■ **Task to carry out**
The listing below should be copied in full, word for word.

■ **Information given**
-- begin --
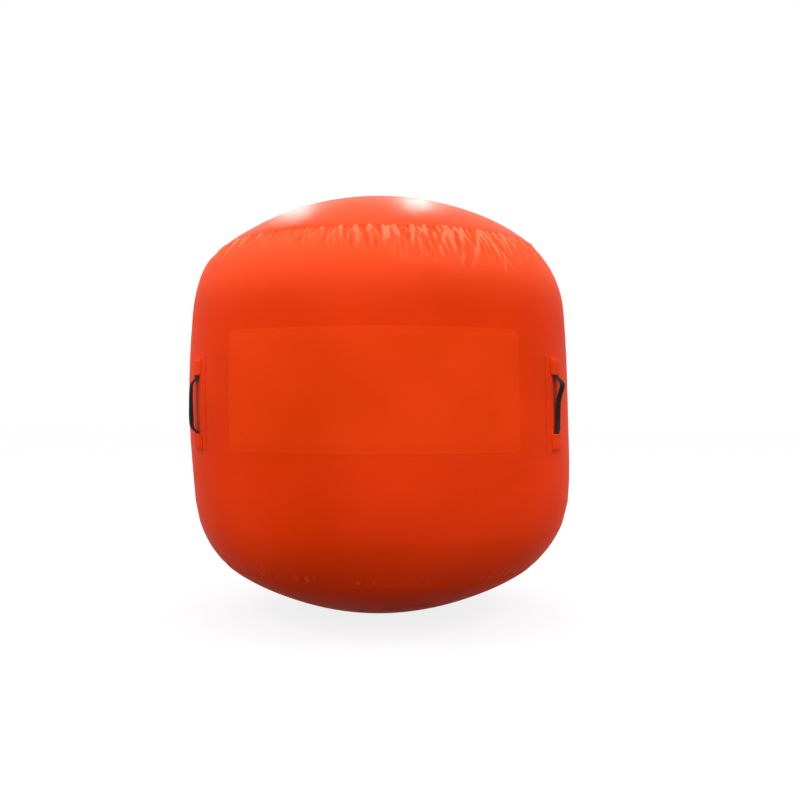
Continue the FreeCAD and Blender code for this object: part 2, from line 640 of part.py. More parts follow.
def check():
    """Stop on any object that failed or any piece without a sound solid."""
    for item in doc.Objects:
        if {"Invalid", "Error"} & set(item.State):
            raise RuntimeError("%s did not rebuild: %s" % (item.Label, item.State))
    for body in PIECES:
        shape = body.Shape
        if shape.isNull() or not shape.isValid() or len(shape.Solids) != 1:
            raise RuntimeError("%s is not one sound solid" % body.Label)


barrel_panel()
barrel_seam_tape()
top_disc()
bottom_disc()
name_panel()
handle("right", "Sizes.handle_turn - 90")
handle("left", "-90 - Sizes.handle_turn")
handle("back", "90")
valve()
mooring()
doc.recompute()
check()
os.makedirs("parts", exist_ok=True)
for body in PIECES:
    body.Shape.exportStep("parts/%s.step" % body.Label)
    box = body.Shape.BoundBox
    print("%-20s volume %11.1f  box %8.2f %8.2f %8.2f  %8.2f %8.2f %8.2f" % (
        body.Label, body.Shape.Volume, box.XMin, box.YMin, box.ZMin, box.XMax, box.YMax, box.ZMax))
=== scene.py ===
# %% [markdown]
# # An inflatable race mark
# A regatta mark is a cylinder of coated fabric with domed ends, pumped up until
# only its seams still pucker. It has three webbing grab handles, a deck valve on
# its crown and a mooring ring underneath. Everything below is in metres in the
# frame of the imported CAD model: +Z up, the floor at nought, the blank name panel
# facing -Y. The CAD gives each piece its place and size; this file gives it its
# cloth, its puckers and its finish.

# %% Load the frame
import math

import bpy
import numpy as np
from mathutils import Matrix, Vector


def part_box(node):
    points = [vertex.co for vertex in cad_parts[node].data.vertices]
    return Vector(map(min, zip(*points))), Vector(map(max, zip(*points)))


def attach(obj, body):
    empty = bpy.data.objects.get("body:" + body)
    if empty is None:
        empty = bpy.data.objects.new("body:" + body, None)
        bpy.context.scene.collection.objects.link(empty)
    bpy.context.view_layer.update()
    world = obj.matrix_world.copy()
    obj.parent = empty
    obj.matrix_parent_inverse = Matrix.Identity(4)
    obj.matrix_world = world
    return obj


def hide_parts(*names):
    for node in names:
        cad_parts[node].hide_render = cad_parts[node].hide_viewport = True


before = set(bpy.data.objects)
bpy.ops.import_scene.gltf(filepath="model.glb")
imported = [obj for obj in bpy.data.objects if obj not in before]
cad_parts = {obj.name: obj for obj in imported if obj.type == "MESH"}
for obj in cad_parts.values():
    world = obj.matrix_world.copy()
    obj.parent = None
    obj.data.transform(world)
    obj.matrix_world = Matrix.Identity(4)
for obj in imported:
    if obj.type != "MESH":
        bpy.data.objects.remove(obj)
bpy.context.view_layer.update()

scene = bpy.context.scene

# %% [markdown]
# ## Camera
# The mark is seen level with its waist from a little over two metres, through a
# moderate lens. A small shift frames it without tilting the camera, so that its
# upright sides stay upright.

# %% Camera
low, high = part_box("barrel_panel")
WAIST_HEIGHT = (low[2] + high[2]) / 2
CAMERA_DISTANCE, CAMERA_TURN = 2.2, math.radians(2.0)
SENSOR, FOCAL_LENGTH, SHIFT = 36.0, 40.6, (0.0269, 0.0056)
lens = bpy.data.cameras.new("camera")
lens.sensor_width, lens.lens = SENSOR, FOCAL_LENGTH
lens.shift_x, lens.shift_y = SHIFT
camera = bpy.data.objects.new("camera", lens)
scene.collection.objects.link(camera)
camera.location = (CAMERA_DISTANCE * math.sin(CAMERA_TURN),
                   -CAMERA_DISTANCE * math.cos(CAMERA_TURN), WAIST_HEIGHT)
camera.rotation_euler = (math.pi / 2, 0.0, CAMERA_TURN)
scene.camera = camera
print("waist at %.4f m" % WAIST_HEIGHT)

# %% [markdown]
# ## Light
# Coated fabric shows its shape by how light slides off it. Most of the light
# here is the even white of the room. One large soft box overhead lifts the crown,
# and three in front shape the sides. Two small lamps high behind the mark graze
# the crown and leave its two glints. The levels are plain: a wall that faces the
# camera gets about as much light as makes a colour look the way it is written.

# %% Lamps
scene.view_settings.view_transform = "Standard"


def soft_box(name, place, aim_height, size, watts):
    """A rectangular lamp at place, turned to face the mark's axis at aim_height."""
    data = bpy.data.lights.new(name, "AREA")
    data.shape, data.size, data.size_y, data.energy = "RECTANGLE", size[0], size[1], watts
    lamp = bpy.data.objects.new(name, data)
    scene.collection.objects.link(lamp)
    lamp.location = place
    look = np.subtract((0.0, 0.0, aim_height), place)
    lamp.rotation_euler = (math.atan2(math.hypot(look[0], look[1]), -look[2]), 0.0,
                           math.atan2(-look[0], look[1]))


# name, place, height it faces on the mark's axis, width and length, watts
LAMPS = [("overhead", (0.2, -0.4, 3.4), 0.9, (1.6, 1.4), 30),
         ("upper_left", (-2.4, -1.4, 3.0), 0.7, (0.8, 0.8), 26),
         ("upper_right", (2.4, -1.2, 3.0), 0.7, (0.8, 0.8), 30),
         ("front_fill", (-1.1, -4.3, 1.5), 0.5, (2.6, 2.0), 29),
         ("glint_left", (-0.86, 2.3, 2.55), 0.95, (0.16, 0.16), 9),
         ("glint_right", (0.30, 2.3, 2.75), 0.95, (0.16, 0.16), 11)]
for lamp in LAMPS:
    soft_box(*lamp)
print(len(LAMPS), "lamps")

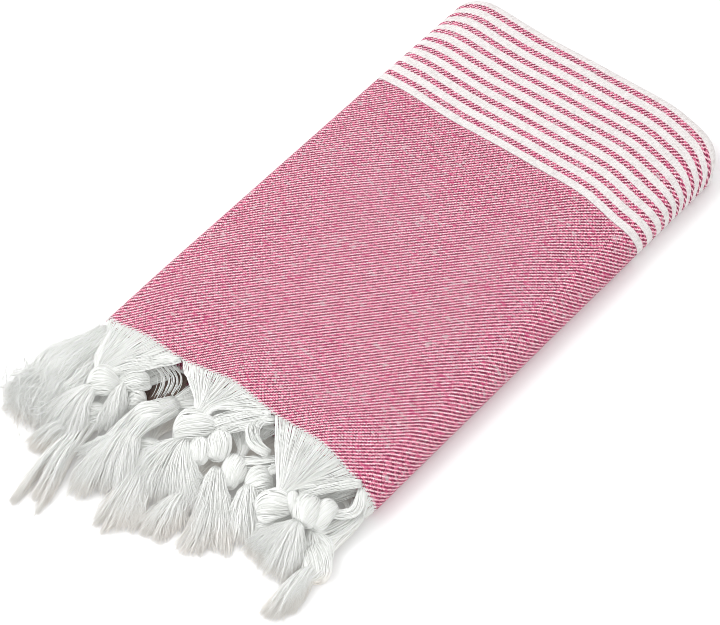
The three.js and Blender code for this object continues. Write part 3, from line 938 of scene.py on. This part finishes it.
-- end --
■ **Problem solution**
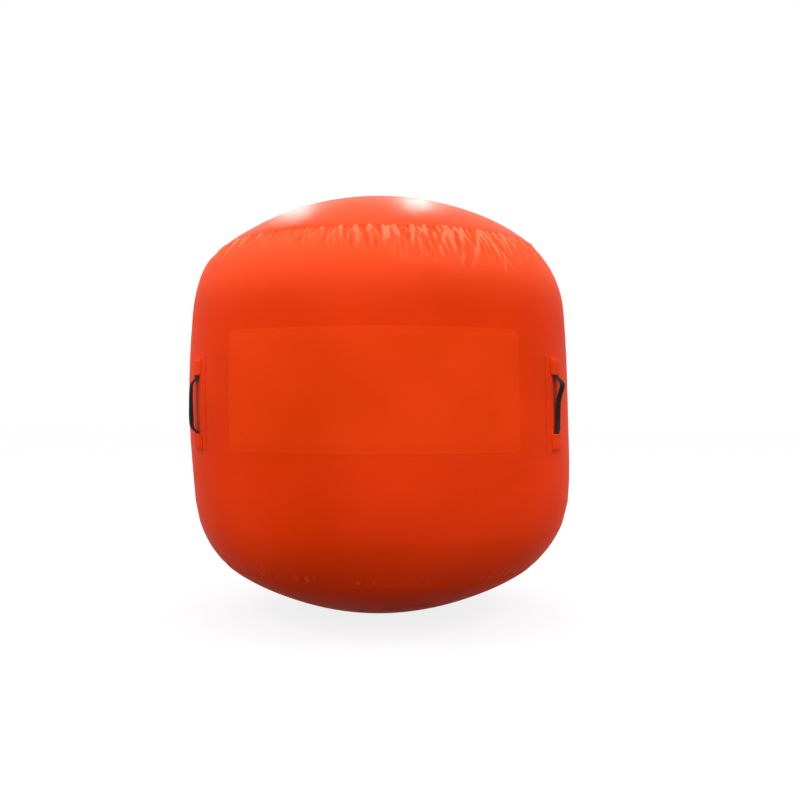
Continue the FreeCAD and Blender code for this object: part 2, from line 640 of part.py. More parts follow.
def check():
    """Stop on any object that failed or any piece without a sound solid."""
    for item in doc.Objects:
        if {"Invalid", "Error"} & set(item.State):
            raise RuntimeError("%s did not rebuild: %s" % (item.Label, item.State))
    for body in PIECES:
        shape = body.Shape
        if shape.isNull() or not shape.isValid() or len(shape.Solids) != 1:
            raise RuntimeError("%s is not one sound solid" % body.Label)


barrel_panel()
barrel_seam_tape()
top_disc()
bottom_disc()
name_panel()
handle("right", "Sizes.handle_turn - 90")
handle("left", "-90 - Sizes.handle_turn")
handle("back", "90")
valve()
mooring()
doc.recompute()
check()
os.makedirs("parts", exist_ok=True)
for body in PIECES:
    body.Shape.exportStep("parts/%s.step" % body.Label)
    box = body.Shape.BoundBox
    print("%-20s volume %11.1f  box %8.2f %8.2f %8.2f  %8.2f %8.2f %8.2f" % (
        body.Label, body.Shape.Volume, box.XMin, box.YMin, box.ZMin, box.XMax, box.YMax, box.ZMax))
=== scene.py ===
# %% [markdown]
# # An inflatable race mark
# A regatta mark is a cylinder of coated fabric with domed ends, pumped up until
# only its seams still pucker. It has three webbing grab handles, a deck valve on
# its crown and a mooring ring underneath. Everything below is in metres in the
# frame of the imported CAD model: +Z up, the floor at nought, the blank name panel
# facing -Y. The CAD gives each piece its place and size; this file gives it its
# cloth, its puckers and its finish.

# %% Load the frame
import math

import bpy
import numpy as np
from mathutils import Matrix, Vector


def part_box(node):
    points = [vertex.co for vertex in cad_parts[node].data.vertices]
    return Vector(map(min, zip(*points))), Vector(map(max, zip(*points)))


def attach(obj, body):
    empty = bpy.data.objects.get("body:" + body)
    if empty is None:
        empty = bpy.data.objects.new("body:" + body, None)
        bpy.context.scene.collection.objects.link(empty)
    bpy.context.view_layer.update()
    world = obj.matrix_world.copy()
    obj.parent = empty
    obj.matrix_parent_inverse = Matrix.Identity(4)
    obj.matrix_world = world
    return obj


def hide_parts(*names):
    for node in names:
        cad_parts[node].hide_render = cad_parts[node].hide_viewport = True


before = set(bpy.data.objects)
bpy.ops.import_scene.gltf(filepath="model.glb")
imported = [obj for obj in bpy.data.objects if obj not in before]
cad_parts = {obj.name: obj for obj in imported if obj.type == "MESH"}
for obj in cad_parts.values():
    world = obj.matrix_world.copy()
    obj.parent = None
    obj.data.transform(world)
    obj.matrix_world = Matrix.Identity(4)
for obj in imported:
    if obj.type != "MESH":
        bpy.data.objects.remove(obj)
bpy.context.view_layer.update()

scene = bpy.context.scene

# %% [markdown]
# ## Camera
# The mark is seen level with its waist from a little over two metres, through a
# moderate lens. A small shift frames it without tilting the camera, so that its
# upright sides stay upright.

# %% Camera
low, high = part_box("barrel_panel")
WAIST_HEIGHT = (low[2] + high[2]) / 2
CAMERA_DISTANCE, CAMERA_TURN = 2.2, math.radians(2.0)
SENSOR, FOCAL_LENGTH, SHIFT = 36.0, 40.6, (0.0269, 0.0056)
lens = bpy.data.cameras.new("camera")
lens.sensor_width, lens.lens = SENSOR, FOCAL_LENGTH
lens.shift_x, lens.shift_y = SHIFT
camera = bpy.data.objects.new("camera", lens)
scene.collection.objects.link(camera)
camera.location = (CAMERA_DISTANCE * math.sin(CAMERA_TURN),
                   -CAMERA_DISTANCE * math.cos(CAMERA_TURN), WAIST_HEIGHT)
camera.rotation_euler = (math.pi / 2, 0.0, CAMERA_TURN)
scene.camera = camera
print("waist at %.4f m" % WAIST_HEIGHT)

# %% [markdown]
# ## Light
# Coated fabric shows its shape by how light slides off it. Most of the light
# here is the even white of the room. One large soft box overhead lifts the crown,
# and three in front shape the sides. Two small lamps high behind the mark graze
# the crown and leave its two glints. The levels are plain: a wall that faces the
# camera gets about as much light as makes a colour look the way it is written.

# %% Lamps
scene.view_settings.view_transform = "Standard"


def soft_box(name, place, aim_height, size, watts):
    """A rectangular lamp at place, turned to face the mark's axis at aim_height."""
    data = bpy.data.lights.new(name, "AREA")
    data.shape, data.size, data.size_y, data.energy = "RECTANGLE", size[0], size[1], watts
    lamp = bpy.data.objects.new(name, data)
    scene.collection.objects.link(lamp)
    lamp.location = place
    look = np.subtract((0.0, 0.0, aim_height), place)
    lamp.rotation_euler = (math.atan2(math.hypot(look[0], look[1]), -look[2]), 0.0,
                           math.atan2(-look[0], look[1]))


# name, place, height it faces on the mark's axis, width and length, watts
LAMPS = [("overhead", (0.2, -0.4, 3.4), 0.9, (1.6, 1.4), 30),
         ("upper_left", (-2.4, -1.4, 3.0), 0.7, (0.8, 0.8), 26),
         ("upper_right", (2.4, -1.2, 3.0), 0.7, (0.8, 0.8), 30),
         ("front_fill", (-1.1, -4.3, 1.5), 0.5, (2.6, 2.0), 29),
         ("glint_left", (-0.86, 2.3, 2.55), 0.95, (0.16, 0.16), 9),
         ("glint_right", (0.30, 2.3, 2.75), 0.95, (0.16, 0.16), 11)]
for lamp in LAMPS:
    soft_box(*lamp)
print(len(LAMPS), "lamps")

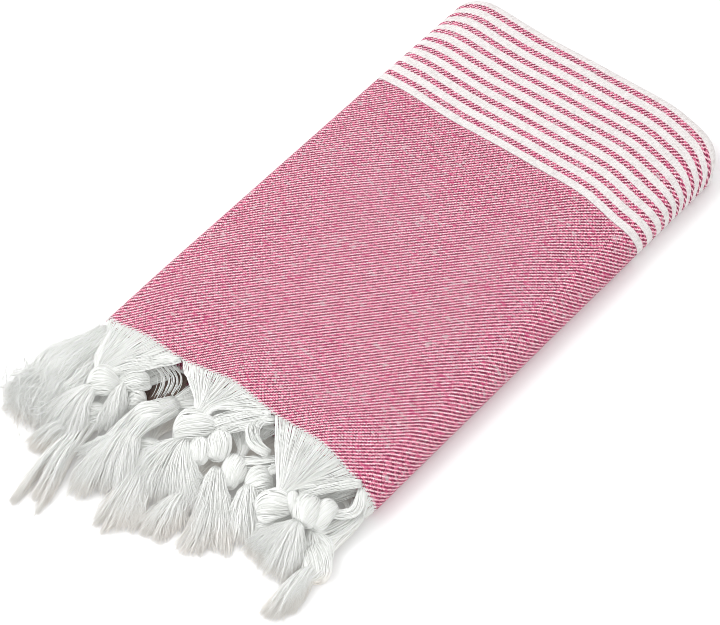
The three.js and Blender code for this object continues. Write part 3, from line 938 of scene.py on. This part finishes it.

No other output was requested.